**Request**:
Using the listing below, report all lines holding the word "bodies".

**Provided material**:
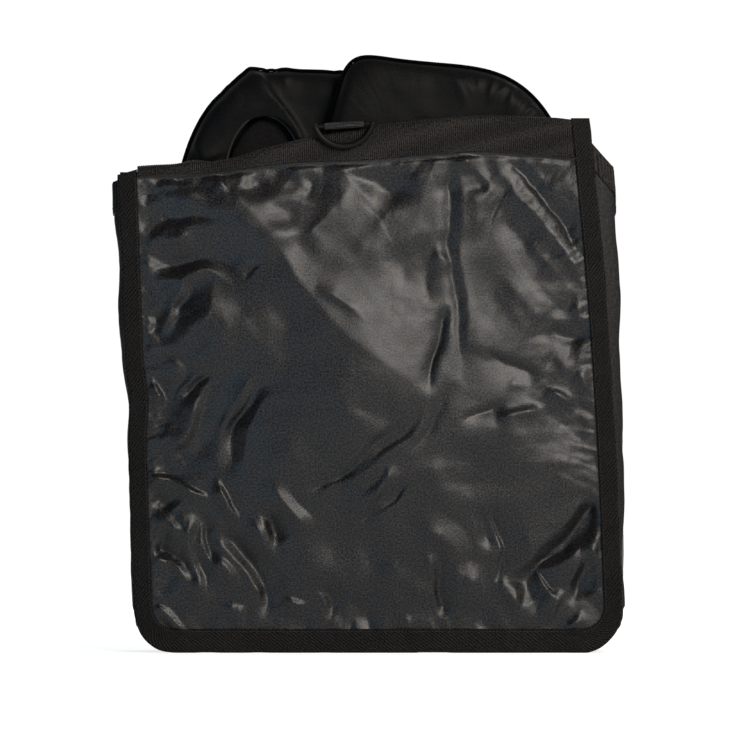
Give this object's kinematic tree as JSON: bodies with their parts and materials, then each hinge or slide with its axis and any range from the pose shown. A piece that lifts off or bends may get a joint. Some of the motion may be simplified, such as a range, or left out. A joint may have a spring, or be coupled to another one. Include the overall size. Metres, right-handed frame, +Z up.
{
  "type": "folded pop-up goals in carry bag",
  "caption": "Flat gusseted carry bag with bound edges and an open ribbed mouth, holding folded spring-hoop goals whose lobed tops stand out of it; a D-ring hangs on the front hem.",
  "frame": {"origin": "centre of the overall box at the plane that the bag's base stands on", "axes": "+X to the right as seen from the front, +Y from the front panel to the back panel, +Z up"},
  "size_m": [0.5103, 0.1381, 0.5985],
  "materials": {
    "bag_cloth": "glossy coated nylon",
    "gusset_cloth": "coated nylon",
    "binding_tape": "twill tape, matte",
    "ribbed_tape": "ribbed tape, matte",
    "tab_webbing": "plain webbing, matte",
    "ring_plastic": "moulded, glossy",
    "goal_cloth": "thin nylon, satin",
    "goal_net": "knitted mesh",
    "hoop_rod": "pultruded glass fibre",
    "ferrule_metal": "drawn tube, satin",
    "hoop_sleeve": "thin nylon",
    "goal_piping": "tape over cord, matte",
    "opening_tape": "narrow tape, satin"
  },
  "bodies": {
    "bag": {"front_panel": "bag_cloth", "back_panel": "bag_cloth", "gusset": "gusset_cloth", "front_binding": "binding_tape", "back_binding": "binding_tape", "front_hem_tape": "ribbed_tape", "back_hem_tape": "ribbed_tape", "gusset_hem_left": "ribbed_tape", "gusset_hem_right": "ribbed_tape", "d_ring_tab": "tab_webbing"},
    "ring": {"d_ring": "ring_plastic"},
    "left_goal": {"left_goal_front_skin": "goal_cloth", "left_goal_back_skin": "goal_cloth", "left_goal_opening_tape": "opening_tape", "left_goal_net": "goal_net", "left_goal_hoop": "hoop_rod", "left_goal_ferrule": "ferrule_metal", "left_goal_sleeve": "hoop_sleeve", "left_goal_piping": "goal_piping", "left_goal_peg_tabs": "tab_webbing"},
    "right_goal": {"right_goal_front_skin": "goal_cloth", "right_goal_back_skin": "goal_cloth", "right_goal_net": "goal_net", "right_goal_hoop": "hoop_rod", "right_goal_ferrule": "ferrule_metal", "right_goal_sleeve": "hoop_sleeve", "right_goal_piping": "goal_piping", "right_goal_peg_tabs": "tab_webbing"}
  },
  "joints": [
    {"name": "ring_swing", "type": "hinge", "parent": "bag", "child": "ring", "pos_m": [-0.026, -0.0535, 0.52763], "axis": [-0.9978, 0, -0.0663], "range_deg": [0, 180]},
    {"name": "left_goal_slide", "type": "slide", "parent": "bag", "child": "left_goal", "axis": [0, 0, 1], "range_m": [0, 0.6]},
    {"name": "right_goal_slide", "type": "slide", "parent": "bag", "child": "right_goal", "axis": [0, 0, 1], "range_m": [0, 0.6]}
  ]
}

**Exercise solution**:
Give this object's kinematic tree as JSON: bodies with their parts and materials, then each hinge or slide with its axis and any range from the pose shown. A piece that lifts off or bends may get a joint. Some of the motion may be simplified, such as a range, or left out. A joint may have a spring, or be coupled to another one. Include the overall size. Metres, right-handed frame, +Z up.
  "bodies": {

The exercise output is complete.